Cuando regresó, Milagros le sorprendió hojeando uno de ellos.
—Casi todo es basura, puedes creerme. Menos un británico que trabaja para Scotland Yard, que me dio buen pálpito, y una rumana de la época de Ceaucescu, que llegó a estar tan cerca del asesino que éste la estranguló.
—Te alegrará saber que no estás sola en el mundo —dijo Perdomo devolviendo el libro a la estantería.
—Sí que lo estoy. Sola, y no alegre. Ya te dije que yo no puedo salir del armario, si me permites la expresión. Soy psicóloga de niños, y sería muy negativo para mi profesión que se supiera que de vez cuando entre en contacto con… lo que sea que hay al otro lado y sufro crisis como la de la pasada noche.
—Eso me tranquiliza, porque yo tampoco saldría muy bien parado si Galdón se enterara de que estoy recurriendo a la parapsicología para tratar de atrapar al asesino —pensó en voz alta el inspector.
Perdomo, que empezaba a sentirse cada vez más cómodo junto a Mila, se percató de que la obligación de mantener su relación en secreto les aportaba un grado de complicidad tan fuerte como el firme propósito de ambos de atrapar al culpable. La mujer se reprochó a sí misma su descortesía al ver que el policía ni siquiera se había quitado la gabardina, y tras colgársela en el guardarropa, preparó un café que ambos degustaron sentados a la mesa de la cocina.

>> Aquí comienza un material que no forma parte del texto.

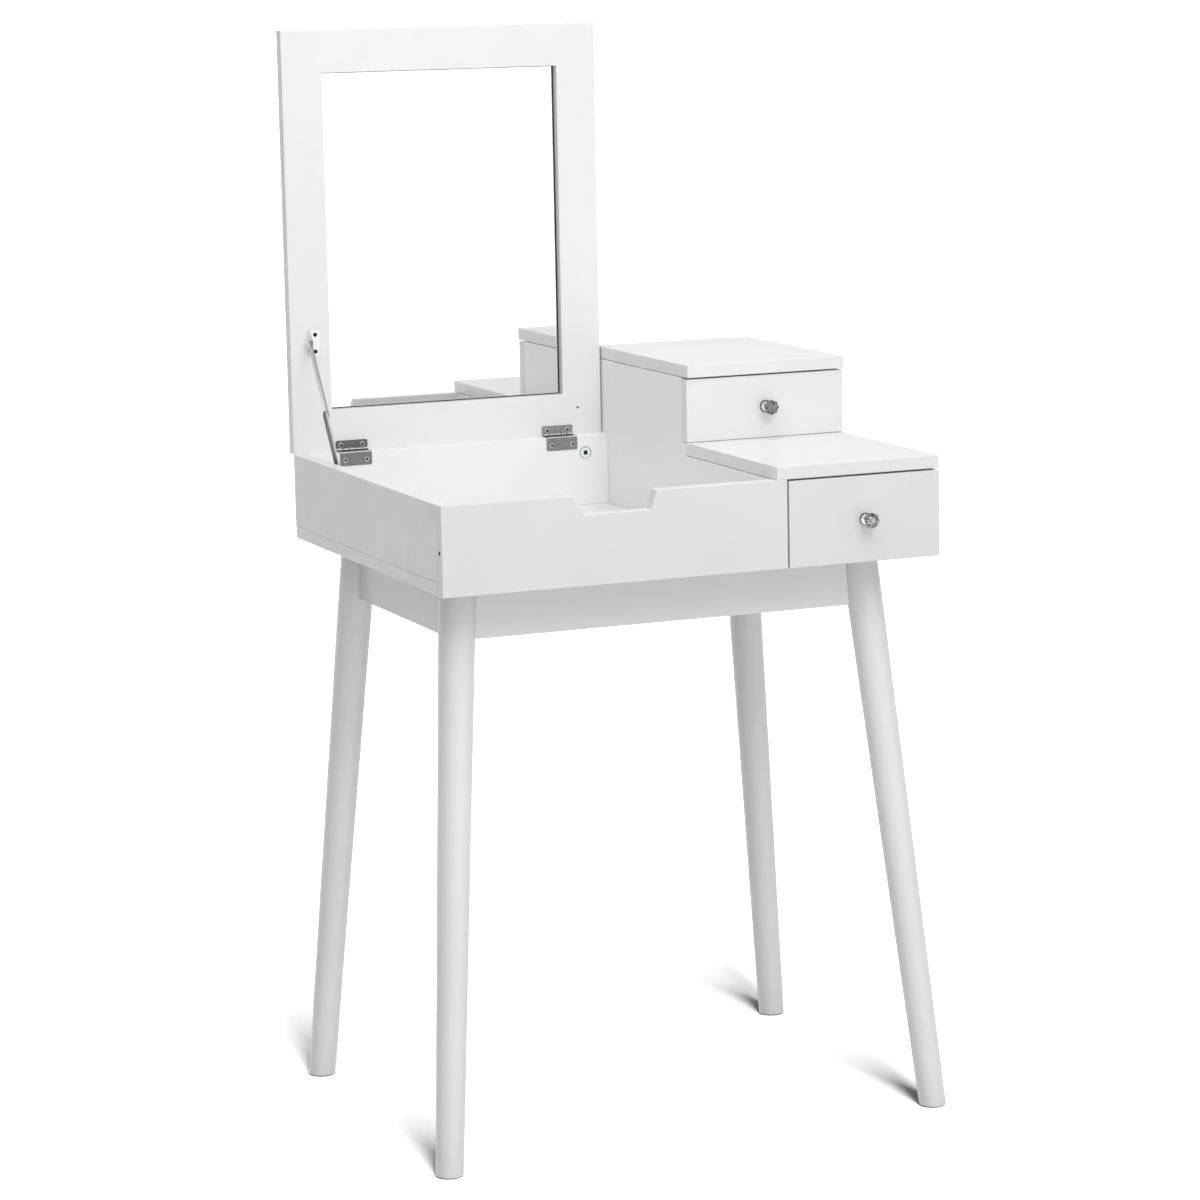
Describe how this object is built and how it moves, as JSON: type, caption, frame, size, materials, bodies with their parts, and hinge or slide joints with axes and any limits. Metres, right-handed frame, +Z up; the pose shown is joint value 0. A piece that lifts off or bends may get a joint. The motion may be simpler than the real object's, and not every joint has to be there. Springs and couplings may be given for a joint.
{
  "type": "vanity table with mirror",
  "caption": "Small dressing table on splayed legs with a folding mirror lid over a shallow compartment and a stepped drawer tower.",
  "frame": {"origin": "on the floor under the middle of the whole object's width and depth, lid open and drawers shut", "axes": "+Z up, front (drawer knobs) towards -Y, drawer tower on the +X side"},
  "size_m": [0.633, 0.5376, 1.25],
  "materials": {
    "white_lacquer": "satin white lacquer on fibreboard",
    "leg_lacquer": "satin white lacquer on turned wood",
    "drawer_wood": "pale sealed board, unpainted inside",
    "mirror_silver": "silvered float glass",
    "hinge_steel": "nickel-plated steel",
    "bright_steel": "bright plated steel",
    "knob_crystal": "clear faceted crystal acrylic",
    "glide_plastic": "dark moulded plastic",
    "zinc_cam": "die-cast zinc"
  },
  "bodies": {
    "table": {"bottom_board": "white_lacquer", "left_side_panel": "white_lacquer", "right_side_lower": "white_lacquer", "right_side_upper": "white_lacquer", "back_panel": "white_lacquer", "lower_drawer_back_panel": "white_lacquer", "upper_drawer_back_panel": "white_lacquer", "front_panel": "white_lacquer", "divider_panel": "white_lacquer", "lower_top_board": "white_lacquer", "upper_top_board": "white_lacquer", "front_apron": "white_lacquer", "back_apron": "white_lacquer", "left_apron": "white_lacquer", "right_apron": "white_lacquer", "leg_front_left": "leg_lacquer", "leg_front_right": "leg_lacquer", "leg_back_left": "leg_lacquer", "leg_back_right": "leg_lacquer", "corner_block_front_left": "drawer_wood", "corner_block_front_right": "drawer_wood", "corner_block_back_left": "drawer_wood", "corner_block_back_right": "drawer_wood", "foot_glide_front_left": "glide_plastic", "foot_glide_front_right": "glide_plastic", "foot_glide_back_left": "glide_plastic", "foot_glide_back_right": "glide_plastic", "cam_lock": "zinc_cam", "hinge_box_leaf_left": "hinge_steel", "hinge_pin_left": "bright_steel", "hinge_box_leaf_right": "hinge_steel", "hinge_pin_right": "bright_steel", "stay_box_bracket": "hinge_steel", "lower_drawer_runner_left": "drawer_wood", "lower_drawer_runner_right": "drawer_wood", "upper_drawer_runner_left": "drawer_wood", "upper_drawer_runner_right": "drawer_wood"},
    "mirror_lid": {"lid_frame": "white_lacquer", "lid_outer_panel": "white_lacquer", "mirror_glass": "mirror_silver", "hinge_lid_leaf_left": "hinge_steel", "hinge_lid_leaf_right": "hinge_steel", "stay_lid_bracket": "hinge_steel"},
    "stay_upper_link": {"stay_upper_link": "bright_steel"},
    "stay_lower_link": {"stay_lower_link": "hinge_steel"},
    "lower_drawer": {"lower_drawer_front": "white_lacquer", "lower_drawer_side_left": "drawer_wood", "lower_drawer_side_right": "drawer_wood", "lower_drawer_back": "drawer_wood", "lower_drawer_bottom": "drawer_wood", "lower_drawer_knob_base": "bright_steel", "lower_drawer_knob": "knob_crystal"},
    "upper_drawer": {"upper_drawer_front": "white_lacquer", "upper_drawer_side_left": "drawer_wood", "upper_drawer_side_right": "drawer_wood", "upper_drawer_back": "drawer_wood", "upper_drawer_bottom": "drawer_wood", "upper_drawer_knob_base": "bright_steel", "upper_drawer_knob": "knob_crystal"}
  },
  "joints": [
    {"name": "lid_hinge", "type": "hinge", "parent": "table", "child": "mirror_lid", "pos_m": [-0.0935, 0.252, 0.75375], "axis": [1, 0, 0], "range_deg": [0, 90]},
    {"name": "stay_lid_pivot", "type": "hinge", "parent": "mirror_lid", "child": "stay_upper_link", "pos_m": [-0.27875, 0.24375, 0.883], "axis": [1, 0, 0], "range_deg": [-113.5, 0]},
    {"name": "stay_box_pivot", "type": "hinge", "parent": "table", "child": "stay_lower_link", "pos_m": [-0.28125, 0.13225, 0.725], "axis": [1, 0, 0], "range_deg": [0, 143.6]},
    {"name": "lower_drawer_slide", "type": "slide", "parent": "table", "child": "lower_drawer", "axis": [0, -1, 0], "range_m": [0, 0.3]},
    {"name": "upper_drawer_slide", "type": "slide", "parent": "table", "child": "upper_drawer", "axis": [0, -1, 0], "range_m": [0, 0.14]}
  ],
  "couplings": [
    {"joint": "stay_lid_pivot", "follows": "lid_hinge", "ratio": -1.258},
    {"joint": "stay_box_pivot", "follows": "lid_hinge", "ratio": 1.5929}
  ]
}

Cuando el policía empezó a desplegar su colección de frascos, Milagros preguntó:
—Ahí hay colonias muy caras. ¿Cuánto te ha costado todo el lote?
—Para el sueldo de un policía, es una fortuna, pero estoy jugando con el cálculo de probabilidades. Con que haya un veinte por ciento de margen de que el olor del asesino esté entre éstos, la inversión está más que justificada.
Bajo la atenta mirada del inspector, Milagros empezó a rociarse la muñeca con cada uno de los productos y tras cada vaporización le iba haciendo un gesto negativo con la cabeza. En cinco minutos llegaron a la conclusión de que el que buscaban no estaba entre ellos.
Perdomo se levantó mortificado de la silla y exclamó:
—¡Me está bien empleado! Ha sido como comprar un décimo de lotería y que no te toque. Pero la resolución de un asesinato no puede estar en manos del azar; hay que hacer las cosas bien. ¿Tienes posibilidad de dejar la consulta durante un par de días?